Note that it would always give 4 values, repeating root value if needed. But you can stop at the first pre[:,5][:,0] that is 0 (root).

This is just the same thing you are doing (from a row #i = [j,v], getting the parent row #j). Just done once for all on all nodes. To get a 3D matrix, whose 1st axis is the ancestor axis

Note that if your computation timing were unbearable with your current algorithm, meaning that your tree is very deep, then, chances are that mine would suffer from heavy memory usage, since my 3d matrix has the size of your 2d matrix times the tree depth.

For cpu usage tho, even if, from a strictly "number of operations point of view" what I do is just precompute your algorithm for all nodes in the tree, it probably worth it even if you don't need that much computation, because obviously, numpy array indexation is faster.

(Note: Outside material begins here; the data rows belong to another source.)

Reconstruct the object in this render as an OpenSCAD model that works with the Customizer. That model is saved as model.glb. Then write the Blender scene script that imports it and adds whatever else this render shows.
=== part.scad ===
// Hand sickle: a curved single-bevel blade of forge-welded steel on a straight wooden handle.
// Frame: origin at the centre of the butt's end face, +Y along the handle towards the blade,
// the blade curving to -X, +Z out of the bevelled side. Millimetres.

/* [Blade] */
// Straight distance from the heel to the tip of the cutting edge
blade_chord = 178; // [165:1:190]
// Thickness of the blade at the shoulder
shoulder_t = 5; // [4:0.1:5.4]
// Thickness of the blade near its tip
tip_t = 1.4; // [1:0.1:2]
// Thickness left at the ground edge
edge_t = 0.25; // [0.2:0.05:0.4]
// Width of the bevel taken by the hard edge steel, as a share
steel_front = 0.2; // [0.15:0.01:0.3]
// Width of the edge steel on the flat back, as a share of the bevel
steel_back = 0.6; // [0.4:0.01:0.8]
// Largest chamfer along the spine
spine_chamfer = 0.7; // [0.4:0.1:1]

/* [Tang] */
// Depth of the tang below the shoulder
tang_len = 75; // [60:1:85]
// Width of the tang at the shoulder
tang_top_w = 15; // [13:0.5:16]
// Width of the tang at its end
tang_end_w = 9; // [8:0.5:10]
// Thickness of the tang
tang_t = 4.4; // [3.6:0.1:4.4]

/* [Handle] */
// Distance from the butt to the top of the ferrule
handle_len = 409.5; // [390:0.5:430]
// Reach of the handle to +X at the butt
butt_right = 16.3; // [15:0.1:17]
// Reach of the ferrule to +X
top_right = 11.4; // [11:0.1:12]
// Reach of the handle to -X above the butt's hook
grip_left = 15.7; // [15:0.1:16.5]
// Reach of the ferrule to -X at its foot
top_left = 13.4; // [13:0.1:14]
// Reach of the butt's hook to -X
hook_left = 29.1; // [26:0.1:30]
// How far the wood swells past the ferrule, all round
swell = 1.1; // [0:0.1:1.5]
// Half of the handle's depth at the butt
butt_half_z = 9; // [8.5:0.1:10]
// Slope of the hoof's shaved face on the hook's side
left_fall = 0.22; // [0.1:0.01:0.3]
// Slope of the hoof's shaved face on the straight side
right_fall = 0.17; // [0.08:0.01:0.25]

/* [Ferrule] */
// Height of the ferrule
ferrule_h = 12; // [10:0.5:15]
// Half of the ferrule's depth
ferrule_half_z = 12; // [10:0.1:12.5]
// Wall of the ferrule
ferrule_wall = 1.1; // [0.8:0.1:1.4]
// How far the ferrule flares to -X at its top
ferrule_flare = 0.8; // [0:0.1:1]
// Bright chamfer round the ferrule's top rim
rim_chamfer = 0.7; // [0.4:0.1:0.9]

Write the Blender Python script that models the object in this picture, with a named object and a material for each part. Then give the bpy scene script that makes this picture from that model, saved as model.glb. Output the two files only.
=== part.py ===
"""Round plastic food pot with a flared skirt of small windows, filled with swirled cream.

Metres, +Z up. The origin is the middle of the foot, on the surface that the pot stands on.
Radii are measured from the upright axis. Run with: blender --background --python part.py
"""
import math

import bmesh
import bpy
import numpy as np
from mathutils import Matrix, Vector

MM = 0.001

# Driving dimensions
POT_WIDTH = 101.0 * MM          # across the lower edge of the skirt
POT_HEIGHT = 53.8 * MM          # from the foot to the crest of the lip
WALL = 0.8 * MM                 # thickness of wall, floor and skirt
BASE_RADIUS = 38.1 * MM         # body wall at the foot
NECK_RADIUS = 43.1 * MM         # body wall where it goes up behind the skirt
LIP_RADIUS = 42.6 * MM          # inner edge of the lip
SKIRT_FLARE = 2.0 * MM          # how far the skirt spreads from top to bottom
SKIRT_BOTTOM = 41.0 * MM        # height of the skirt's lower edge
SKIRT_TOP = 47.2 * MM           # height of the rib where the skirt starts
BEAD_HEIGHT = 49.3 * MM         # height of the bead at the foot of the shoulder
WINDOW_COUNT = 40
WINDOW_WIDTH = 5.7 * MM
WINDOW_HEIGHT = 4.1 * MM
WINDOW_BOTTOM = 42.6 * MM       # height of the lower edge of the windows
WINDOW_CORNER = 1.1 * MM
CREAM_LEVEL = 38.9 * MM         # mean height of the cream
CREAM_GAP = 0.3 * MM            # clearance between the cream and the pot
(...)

With a tree as small as yours, it takes 46 such request before my method is cheaper than yours (it takes 46 requests to absorb cost of precomputation). which is not good, considering that you have only 6 nodes.

But for a 13 nodes tree, precomputation time is 76μs, your code needs 3.12 μs/request, mine 350 ns. So number of request before it worth it drops to 27. Still more than number of nodes (13).

For a 27 nodes tree, precomputation time is 84μs, your code needs 3.81 μs/request, mine still 350 ns. So number of requests for which precomputation is profitable is 24.

In CPU time, precomputation is O(n.log(n)), your code is O(log(n)). And my request is O(1). So, in theory, if number of requests is k, that is O(n.log(n) + k) on my side, and O(klog(n)) on yours. Which becomes equivalent if k~n. As I said, it is just as calling your code on all possible nodes. But because of numpy efficiency, precomputation costs less that calling your code n times. So, it is worthy even if k is smaller than n.